In this scenario, Dataflow Gen2 was used to load 2 GB of Parquet data stored in Azure Data Lake Storage (ADLS) Gen2 to a Lakehouse table in Microsoft Fabric. We used the NYC Taxi-green sample data for the Parquet data.

The prices used in the following example are hypothetical and don’t intend to imply exact actual pricing. These are just to demonstrate how you can estimate, plan, and manage cost for Data Factory projects in Microsoft Fabric. Also, since Fabric capacities are priced uniquely across regions, we use the pay-as-you-go pricing for a Fabric capacity at US West 2 (a typical Azure region), at $0.18 per CU per hour. Refer here to Microsoft Fabric - Pricing to explore other Fabric capacity pricing options.

Configuration

To accomplish this scenario, you need to create a dataflow with the following steps:

  1. Initialize Dataflow: Get 2 GB Parquet files data from ADLS Gen2 storage account.
  2. Configure Power Query:
    1. Navigate to Power Query.
    2. Ensure the option for staging the query is enabled.
    3. Proceed to combine the Parquet files.
  3. Data Transformation:
    1. Promote headers for clarity.
    2. Remove unnecessary columns.
    3. Adjust column data types as needed.
  4. Define Output Data Destination:
    1. Configure Lakehouse as the data output destination.
    2. In this example, a Lakehouse within Fabric was created and utilized.

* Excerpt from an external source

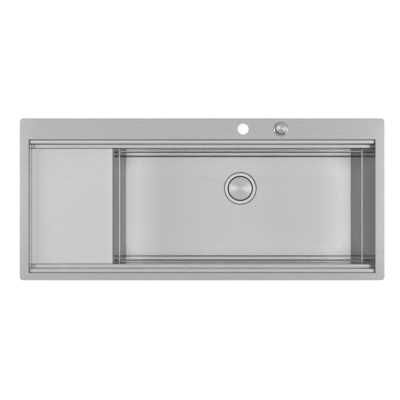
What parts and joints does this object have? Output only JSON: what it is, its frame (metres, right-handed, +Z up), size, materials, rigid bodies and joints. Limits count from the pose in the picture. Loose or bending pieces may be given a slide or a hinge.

Cost estimation using the Fabric Metrics App

Screenshot showing the duration and CU consumption of the job in the Fabric Metrics App.

Screenshot showing details of Dataflow Gen2 Refresh duration and CU consumption.

Screenshot showing details of SQL Endpoint Query duration and CU consumption used in the run.

Screenshot showing details of Warehouse Query and OneLake Compute duration and CU consumption used in the run.

Screenshot showing details of Query and Dataset On-Demand Refresh duration and CU consumption and SQL Endpoint Query used in the run.

Screenshot showing details of a second Query and Dataset On-Demand Refresh duration and CU consumption used in the run.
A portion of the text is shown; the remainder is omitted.